Enfim, sou simpático a Russell e Mach quanto ao uso da noção de causa em ciências. Por um lado, é uma boa abordagem reducionista na operacionalização de certos modelos experimentais. Eu faço uso em certos contextos. Por outro lado, não é uma plataforma inspiradora para entender fenômenos em suas características mais fundamentais. Por sua natureza pragmática, muitas vezes, a gramática causal constitui uma barreira entre o pesquisador e a essência mais sutil da realidade.

Referências

Pearl, J. (2009). Causality. Cambridge university press.

Frisch, Mathias, “Causation in Physics”, The Stanford Encyclopedia of Philosophy (Spring 2022 Edition), Edward N. Zalta (ed.), URL = https://plato.stanford.edu/archives/spr2022/entries/causation-physics/. Em especial, a sessão ‘2. (Neo)-Russellian Challenges apresenta argumentos contra o uso da causalidade’. A sessão 3. Interventionist accounts of causation aborda a concepção de Judea Pearl.

Gallow, J. Dmitri, “The Metaphysics of Causation”, The Stanford Encyclopedia of Philosophy (Fall 2022 Edition), Edward N. Zalta & Uri Nodelman (eds.), URL = https://plato.stanford.edu/archives/fall2022/entries/causation-metaphysics/.

Argôlo, Felipe Coelho. “Invariantes temporais do comportamento na dicotomia Kraepliniana: análise de discurso livre, estados afetivos, experiências psicóticas e possibilidades terapêuticas.” (2021).

Sonnert, Gerhard (2005). Einstein and Culture (illustrated ed.). Humanity Books. ISBN 978-1-59102-316-6.

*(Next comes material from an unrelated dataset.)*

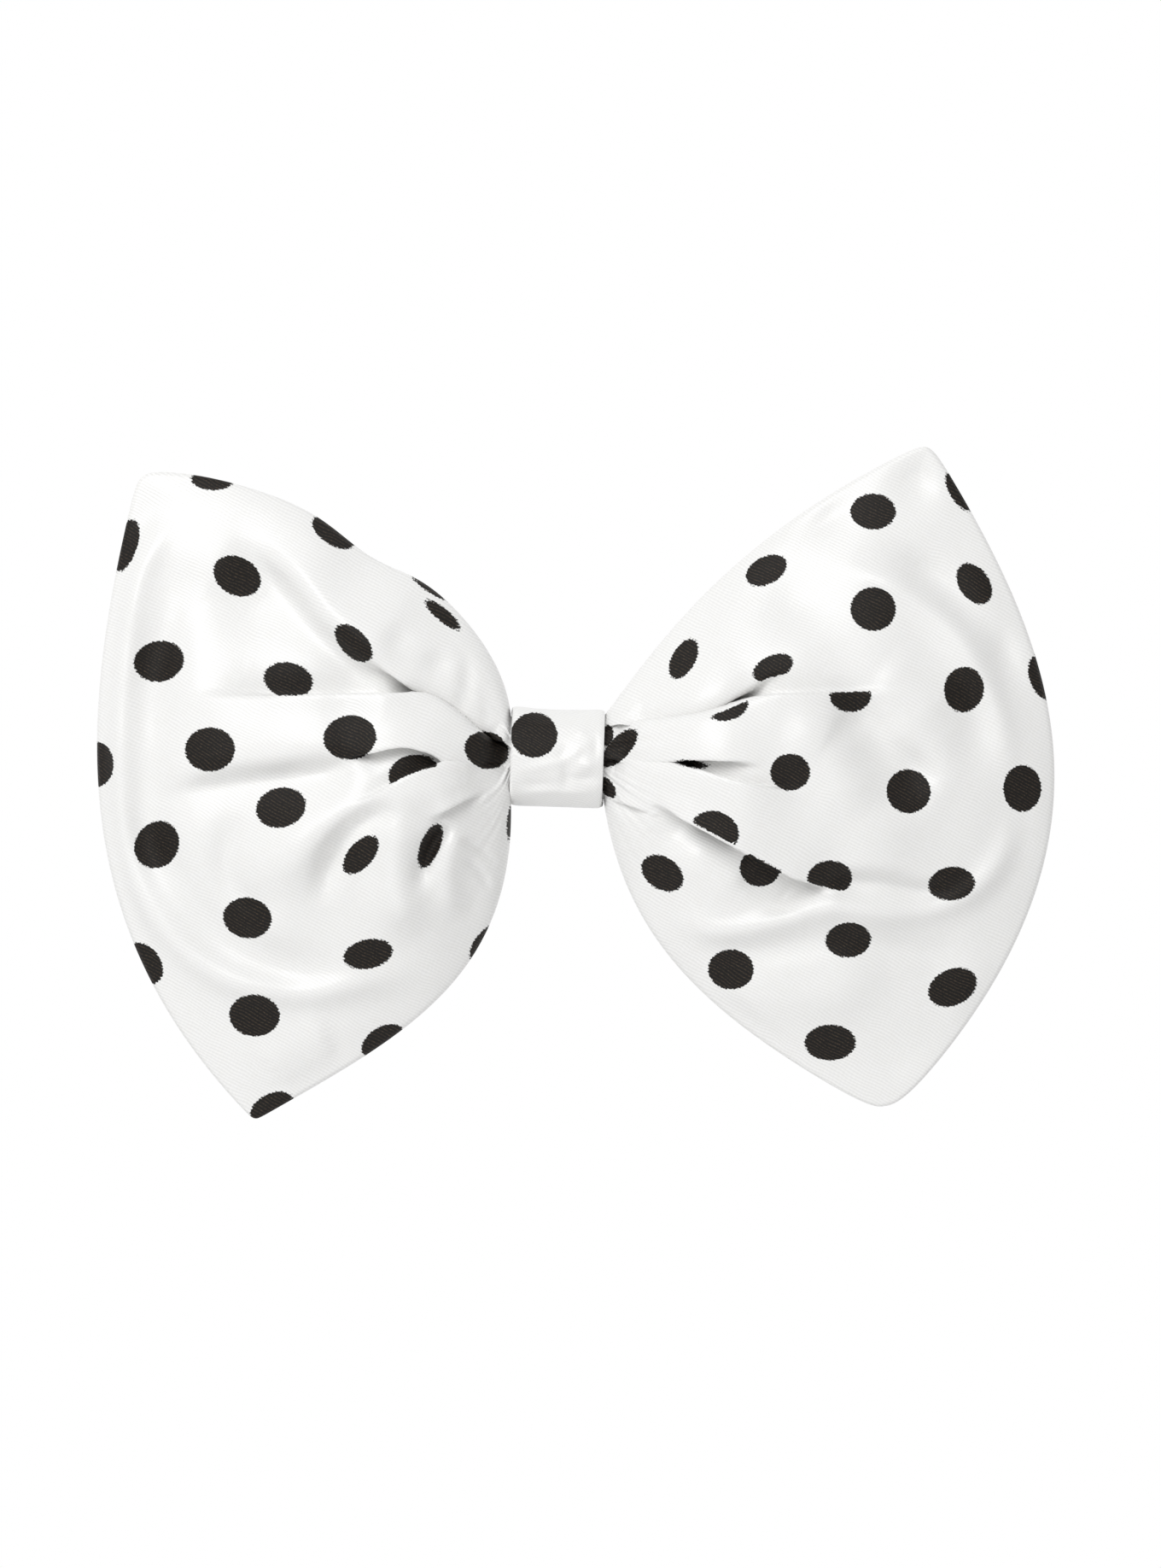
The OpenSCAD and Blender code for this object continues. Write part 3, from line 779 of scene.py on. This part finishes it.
def noise(tree, place, scale, detail, output=0):
    """The output of a new Noise node: 0 is its value and 1 its colour."""
    inputs = {"Vector": place, "Scale": scale, "Detail": detail}
    return node(tree, "ShaderNodeTexNoise", inputs).outputs[output]


def add_bump(tree, shader, height, strength, distance):
    """Raises the surface by a height from 0 to 1, over a distance in millimetres."""
    bump = node(tree, "ShaderNodeBump", {"Height": height, "Strength": strength, "Distance": distance * MM})
    tree.links.new(bump.outputs[0], shader.inputs["Normal"])


def weave_lines(tree, place, angle, pitch):
    """Lines across the cloth, from 0 to 1, at an angle and a pitch in millimetres."""
    direction = (math.cos(angle), math.sin(angle), 0)
    along = node(tree, "ShaderNodeVectorMath", {0: place, 1: direction}, operation="DOT_PRODUCT").outputs[1]
    wave = maths(tree, "SINE", maths(tree, "MULTIPLY", along, 2 * math.pi / pitch))
    return maths(tree, "MULTIPLY_ADD", wave, 0.5, 0.5)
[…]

Popper, K. R. (2004). A lógica da pesquisa científica. Editora Cultrix.

Dawid, A. P. (2010, February). Beware of the DAG!. In Causality: objectives and assessment (pp. 59-86). PMLR.

PS: Ao longo do texto, evitei tocar em pontos mais controversos da física contemporânea. A título de curiosidade, a existência de entrelaçamento quântico (Spooky action at a distance) e outras bizarrices lançou novos questionamentos sobre a possibilidade de um universo pautado na causalidade entre seus agentes constituintes.